Farber also refrained from telling her family because she was afraid it might have prevented her from continuing her education at Hopkins.

Despite this, Farber felt that Hopkins was a very valuable academic and social experience for her, and that many of her professors were both sympathetic and encouraging. She said that about 10 percent of her graduating class of women were in Phi Beta Kappa, a prestigious honors society.

Farber felt that the challenges the women at Hopkins had to overcome were what made them so successful.

“There were so many obstacles, and you really had to develop a thick skin in order to survive there,” she said. “I think [the women] pushed themselves harder.”

While sexual exploitation remained unaddressed, she and other female students were very vocal about other issues.

“At our graduation, there was a woman’s speech, and somebody spoke about the war in Vietnam,” she said. “The ‘70s, for Hopkins, was a very politically-charged era. There was always something going on.”

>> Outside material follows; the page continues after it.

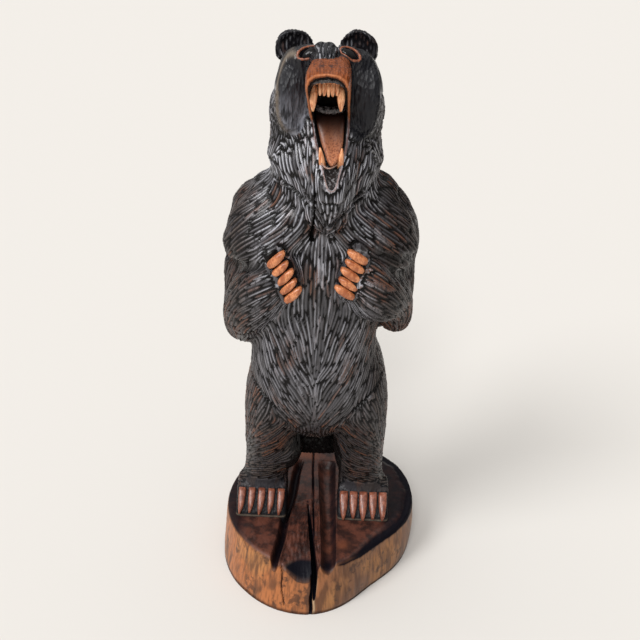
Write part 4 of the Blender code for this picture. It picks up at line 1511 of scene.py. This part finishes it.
# Rows of places from the floor up and then in over the deck, with how much each is deck, charred and pale.
rows, notes = [], []
for t in (row / SIDE_ROWS for row in range(SIDE_ROWS + 1)):
    z = rim_height * t
    scale = 1 - (1 - RIM_SCALE) * z / (LOG_THICK * 0.94)
    x, y = ring_at(scale - FOOT_ROUND * np.clip(1 - z / FOOT_ROUND, 0, 1) ** 2, z)
    places = np.stack([x, y, z], 1)
    fibre = noise_at(places, 9.0, (16.0, 16.0, 1.6))
    lump = noise_at(places, 14.0)
    check_mid = np.interp(z, (0.0, 0.06, 0.118), (-0.0155, -0.014, -0.008)) + 0.0012 * np.sin(z * 130)
    check_half = np.interp(z, (0.0, 0.05, 0.118), (0.0038, 0.004, 0.008))
    check = trough(x - check_mid, check_half, 3.0) * (y < 0)
    split_mid = np.interp(z, (0.0, 0.105), (-0.0735, -0.0835)) + 0.0015 * np.sin(z * 90)
    split = trough(x - split_mid, 0.0017) * (y < 0) * ease((z - 0.012) / 0.01)
    inward = 0.0011 * (fibre * 0.5 + 0.5) + 0.0016 * (lump * 0.5 + 0.5)
    inward += check * np.interp(z, (0.0, 0.02, 0.08), (0.004, 0.012, 0.024)) + split * 0.006
    inward += ease((0.012 - z) / 0.01) * (0.5 + 0.5 * lump) * 0.003
    inward *= np.clip(z / 0.004, 0.25, 1)
    # The right flank and the front turn in towards the floor.
    way = np.arctan2(y, x)
    inward += 0.013 * swell_at(way, -12, 42) * np.clip(1 - z / 0.075, 0, 1) ** 1.6
    inward += 0.009 * swell_at(way, -68, 26) * np.clip(1 - z / 0.05, 0, 1) ** 1.5
    length = np.hypot(x, y)
    x, y = x * (1 - inward / length), y * (1 - inward / length)
    rows.append(np.stack([x, y, z], 1))
    splinter = np.exp(-(((x - check_mid - check_half - 0.003) / 0.0022) ** 2)) * ease((0.088 - z) / 0.015)
    turn = np.degrees(np.arctan2(y + 0.01, x))
    scorch = ease((z - rim_height + 0.004) / 0.004) * ease((turn + 80) / 5) * ease((100 - turn) / 25)
    foot_char = 0.75 * ease((0.01 - z) / 0.008)
    char = [ease(check * 3), 0.85 * ease(split * 2), scorch, foot_char, (t > 0.999) * edge_depth * 20]
    notes.append((z * 0, np.maximum.reduce(char), splinter * (y < 0)))
for ring in range(1, DECK_RINGS + 1):
    scale = RIM_SCALE * (1 - ring / (DECK_RINGS + 1)) ** 0.92
    x, y = ring_at(scale, LOG_THICK)
    depth, char, pale = deck_relief(x, y, scale)
    rows.append(np.stack([x, y, LOG_THICK + DECK_TILT * y / LOG_RADIUS - depth], 1))
    notes.append((x * 0 + 1, char, pale))
log_piece = new_piece("log_base", lambda shape: skin_rings(shape, [row.tolist() for row in rows]))
deck, char, pale = np.concatenate(notes, 1)
note(log_piece.data, deck=deck, char=char, pale=pale)


def paint_log(tree):
    """Brownish orange side with dark grain and knots, dark red deck, black where it is charred and where shade
    is painted.
    """
    here = place_in(tree)
    streaks, fibres, patches = grain(tree, 55.0, 7.0)
    knots = spots_at(here, 38.0, 4.0, Roughness=0.65)
    char = attribute(tree, "char")
    side = layered(
        (0.2, 0.088, 0.04),
        # Painted light: the side is painted lighter orange towards the left.
        (ramp(parted(here) + patches * 0.1, 0.12, -0.04), (0.38, 0.132, 0.044)),
        (ramp(patches, 0.5, 0.7) * 0.7, (0.42, 0.19, 0.064)),
        (ramp(streaks, 0.5, 0.34) * 0.75, (0.08, 0.032, 0.016)),
        (ramp(fibres, 0.56, 0.36) * 0.5, (0.1, 0.042, 0.018)),
        (ramp(knots, 0.54, 0.66) * 0.75, (0.045, 0.02, 0.012)),
    )
    deck = layered(
        (0.026, 0.011, 0.009),
        (ramp(knots, 0.38, 0.64), (0.1, 0.034, 0.022)),
        (ramp(patches, 0.58, 0.74), (0.15, 0.046, 0.022)),
    )
    # Pale from the splinter's wood, and painted highlights along the rim and by the scoop.
    pale = (attribute(tree, "pale"), (0.43, 0.29, 0.17))
    return {
        "Base Color": layered(side, (attribute(tree, "deck"), deck), pale, (char, (0.004, 0.004, 0.007))),
        "Specular IOR Level": 0.32 - char * 0.27,
        "Roughness": patches * 0.3 + 0.24,
        "Normal": bump(fibres + knots, 0.45, 0.0012),
    }


finish_piece(log_piece, new_material("log_wood", paint_log), Vector((0, 0, 0)))

# ------------------------------------------------------------
# Floor, lights and camera.

bpy.ops.mesh.primitive_plane_add(size=40)
floor = bpy.context.object
floor.name = "floor"
paper = {"Base Color": (0.668, 0.645, 0.614), "Roughness": 1.0, "Specular IOR Level": 0.0}
floor.data.materials.append(new_material("pale_floor", lambda tree: paper))

# A soft light from all round, brightest overhead and on the left, dim near the floor.
world = bpy.data.worlds.new("studio")
bpy.context.scene.world = world
world.use_nodes = True
way = parted(add_node(world.node_tree, "ShaderNodeTexCoord")["Generated"])
strength = ramp(way["Z"], 0.1, 1.0) * 0.75 + way * -0.3 + 0.25
plug(strength | 0.05, world.node_tree.nodes["Background"].inputs["Strength"])
plug((1.0, 0.985, 0.965), world.node_tree.nodes["Background"].inputs["Color"])

# Soft lights from far off, so that the floor is lit evenly: the way each shines, its strength and its spread.
for name, way, energy, spread in (
    ("softbox", (0.45, 2.3, -2.05), 1.02, 15),
    ("window", (0.62, 0.5, -0.8), 1.74, 24),
):
    light = bpy.data.lights.new(name, "SUN")
    light.energy = energy
    light.angle = radians(spread)
    put(name, light).rotation_euler = Vector(way).to_track_quat("-Z", "Y").to_euler()

CAMERA_AT, CAMERA_DOWN, CAMERA_ROLL = Vector((-0.019, -1.797, 1.6)), radians(29), atan(0.04)
camera_data = bpy.data.cameras.new("camera")
camera_data.lens = 55.40625
camera_data.sensor_width = 36
camera = put("camera", camera_data)
turn = Vector((0, cos(CAMERA_DOWN), -sin(CAMERA_DOWN))).to_track_quat("-Z", "Y").to_matrix().to_4x4()
camera.matrix_world = Matrix.Translation(CAMERA_AT) @ turn @ Matrix.Rotation(CAMERA_ROLL, 4, "Z")
bpy.context.scene.camera = camera
bpy.context.scene.view_settings.view_transform = "Standard"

In light of this political climate, she was at the forefront of trying to get Alger Hiss, an accused Soviet spy, on campus, as well as actress and anti-Vietnam War activist Jane Fonda, feministsGloria Steinem, Pulitzer Prize-winning poet Anne Sexton and writer Anaïs Nin. Steven Muller, who was president of the University at the time, gave his consent, and she invited the speakers.

The visits — particularly those of Hiss and Fonda — did not sit well with alumni, who sent Muller a torrent of letters. Muller, however, was pleased.

“I got really nervous and upset,” Farber said. “I thought he was going to yell at me. And he said, ‘This is what you call alumni engagement. And any alumni engagement is good. You women have managed to shake this campus up.’ It was very touching. He said, ‘We’ll never forget this. You managed to take social issues and bring them into the classroom.’ He was very gracious.”

Looking back, Farber felt that she and her peers had accomplished so much in four short years.

“At the time it seemed slow,” she said. “But when I look back now, we got an awful lot done.”